SOURCE DATA:
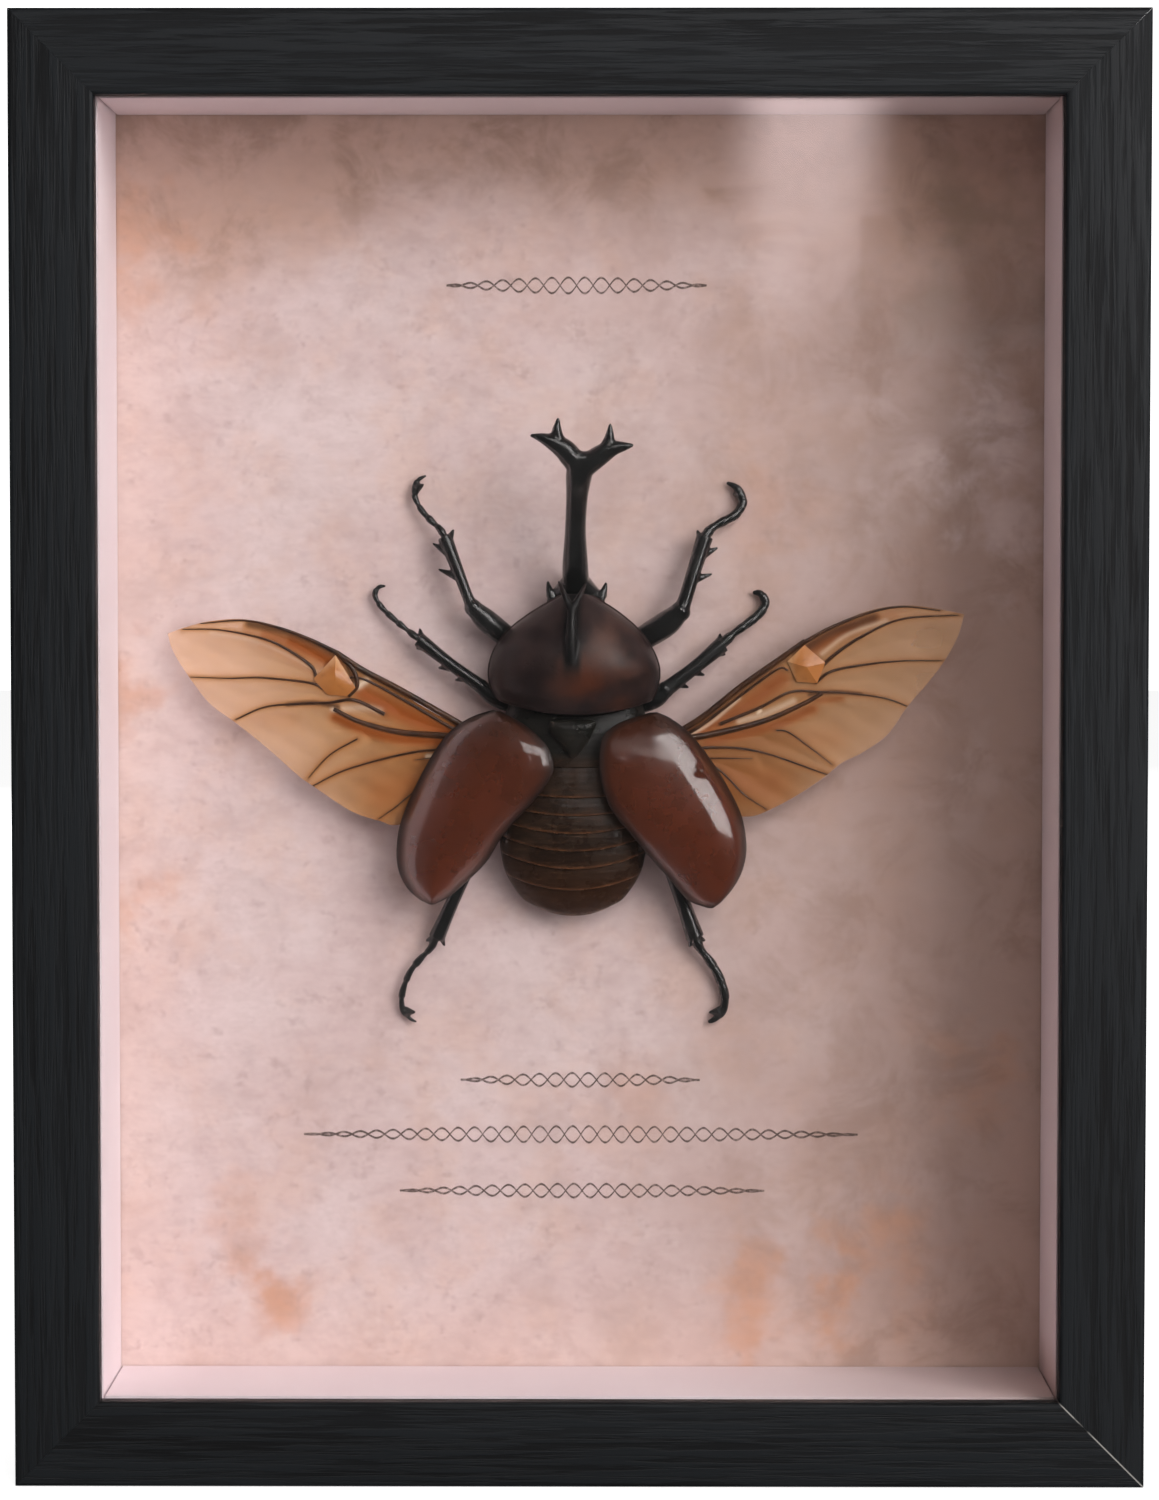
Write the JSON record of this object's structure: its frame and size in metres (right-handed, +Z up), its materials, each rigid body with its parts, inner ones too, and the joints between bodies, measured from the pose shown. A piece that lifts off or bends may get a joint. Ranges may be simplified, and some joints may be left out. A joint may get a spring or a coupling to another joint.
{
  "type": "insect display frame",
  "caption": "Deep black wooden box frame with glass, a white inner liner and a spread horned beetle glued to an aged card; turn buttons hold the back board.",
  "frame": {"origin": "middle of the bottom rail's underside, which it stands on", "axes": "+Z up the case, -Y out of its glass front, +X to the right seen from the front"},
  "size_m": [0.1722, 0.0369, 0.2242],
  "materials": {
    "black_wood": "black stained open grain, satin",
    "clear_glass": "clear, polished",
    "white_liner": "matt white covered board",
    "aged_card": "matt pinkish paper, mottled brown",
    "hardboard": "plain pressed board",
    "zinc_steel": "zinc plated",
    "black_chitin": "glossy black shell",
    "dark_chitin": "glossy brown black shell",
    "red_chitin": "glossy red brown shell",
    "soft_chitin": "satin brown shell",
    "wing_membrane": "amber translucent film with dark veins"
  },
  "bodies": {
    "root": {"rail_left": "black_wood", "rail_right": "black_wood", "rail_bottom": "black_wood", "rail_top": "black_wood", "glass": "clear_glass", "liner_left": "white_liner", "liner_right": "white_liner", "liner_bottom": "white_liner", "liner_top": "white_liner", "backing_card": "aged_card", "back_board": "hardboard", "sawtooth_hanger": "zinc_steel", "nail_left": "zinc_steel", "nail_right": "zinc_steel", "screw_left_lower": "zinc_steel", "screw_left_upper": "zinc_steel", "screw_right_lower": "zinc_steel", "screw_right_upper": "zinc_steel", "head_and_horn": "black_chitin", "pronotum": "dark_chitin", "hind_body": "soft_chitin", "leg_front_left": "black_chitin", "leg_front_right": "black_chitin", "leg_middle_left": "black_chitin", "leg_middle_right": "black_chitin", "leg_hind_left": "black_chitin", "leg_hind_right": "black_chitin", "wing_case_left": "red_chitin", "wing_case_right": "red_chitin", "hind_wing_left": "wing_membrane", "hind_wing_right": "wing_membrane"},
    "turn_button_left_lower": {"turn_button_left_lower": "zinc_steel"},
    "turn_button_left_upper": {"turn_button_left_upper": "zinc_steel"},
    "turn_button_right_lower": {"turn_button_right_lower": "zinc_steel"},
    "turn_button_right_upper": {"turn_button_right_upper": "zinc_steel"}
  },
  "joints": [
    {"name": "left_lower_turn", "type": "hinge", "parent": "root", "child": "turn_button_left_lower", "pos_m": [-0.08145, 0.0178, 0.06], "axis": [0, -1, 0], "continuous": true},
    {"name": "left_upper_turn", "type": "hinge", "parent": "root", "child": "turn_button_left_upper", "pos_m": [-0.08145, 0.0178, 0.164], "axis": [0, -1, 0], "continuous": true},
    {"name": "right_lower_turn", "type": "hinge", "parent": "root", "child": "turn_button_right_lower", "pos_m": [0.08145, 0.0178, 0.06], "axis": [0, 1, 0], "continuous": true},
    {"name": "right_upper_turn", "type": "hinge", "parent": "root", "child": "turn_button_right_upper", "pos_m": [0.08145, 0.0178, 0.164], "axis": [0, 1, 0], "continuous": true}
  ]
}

PROMPT: Take each line of the material that contains the word "joints" and list it.

COMPLETE OUTPUT:
Write the JSON record of this object's structure: its frame and size in metres (right-handed, +Z up), its materials, each rigid body with its parts, inner ones too, and the joints between bodies, measured from the pose shown. A piece that lifts off or bends may get a joint. Ranges may be simplified, and some joints may be left out. A joint may get a spring or a coupling to another joint.
  "joints": [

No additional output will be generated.